» **Object data in JSON**:
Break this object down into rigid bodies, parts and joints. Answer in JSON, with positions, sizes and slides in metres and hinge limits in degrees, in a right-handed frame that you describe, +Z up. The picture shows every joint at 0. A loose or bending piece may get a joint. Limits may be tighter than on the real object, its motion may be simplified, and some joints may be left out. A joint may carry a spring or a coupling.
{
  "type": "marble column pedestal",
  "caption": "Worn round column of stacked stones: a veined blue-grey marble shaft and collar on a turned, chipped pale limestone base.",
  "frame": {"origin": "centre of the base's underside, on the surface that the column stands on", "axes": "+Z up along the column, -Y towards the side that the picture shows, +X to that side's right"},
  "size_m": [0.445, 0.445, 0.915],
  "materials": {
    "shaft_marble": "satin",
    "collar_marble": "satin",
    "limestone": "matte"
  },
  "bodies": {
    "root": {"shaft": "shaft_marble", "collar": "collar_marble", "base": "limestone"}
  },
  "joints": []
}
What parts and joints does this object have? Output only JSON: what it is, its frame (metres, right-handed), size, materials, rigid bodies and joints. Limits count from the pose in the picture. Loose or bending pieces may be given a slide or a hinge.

» **Task prompt**: Transcribe all lines as written.

» **Exercise answer**:
Break this object down into rigid bodies, parts and joints. Answer in JSON, with positions, sizes and slides in metres and hinge limits in degrees, in a right-handed frame that you describe, +Z up. The picture shows every joint at 0. A loose or bending piece may get a joint. Limits may be tighter than on the real object, its motion may be simplified, and some joints may be left out. A joint may carry a spring or a coupling.
{
  "type": "marble column pedestal",
  "caption": "Worn round column of stacked stones: a veined blue-grey marble shaft and collar on a turned, chipped pale limestone base.",
  "frame": {"origin": "centre of the base's underside, on the surface that the column stands on", "axes": "+Z up along the column, -Y towards the side that the picture shows, +X to that side's right"},
  "size_m": [0.445, 0.445, 0.915],
  "materials": {
    "shaft_marble": "satin",
    "collar_marble": "satin",
    "limestone": "matte"
  },
  "bodies": {
    "root": {"shaft": "shaft_marble", "collar": "collar_marble", "base": "limestone"}
  },
  "joints": []
}
What parts and joints does this object have? Output only JSON: what it is, its frame (metres, right-handed), size, materials, rigid bodies and joints. Limits count from the pose in the picture. Loose or bending pieces may be given a slide or a hinge.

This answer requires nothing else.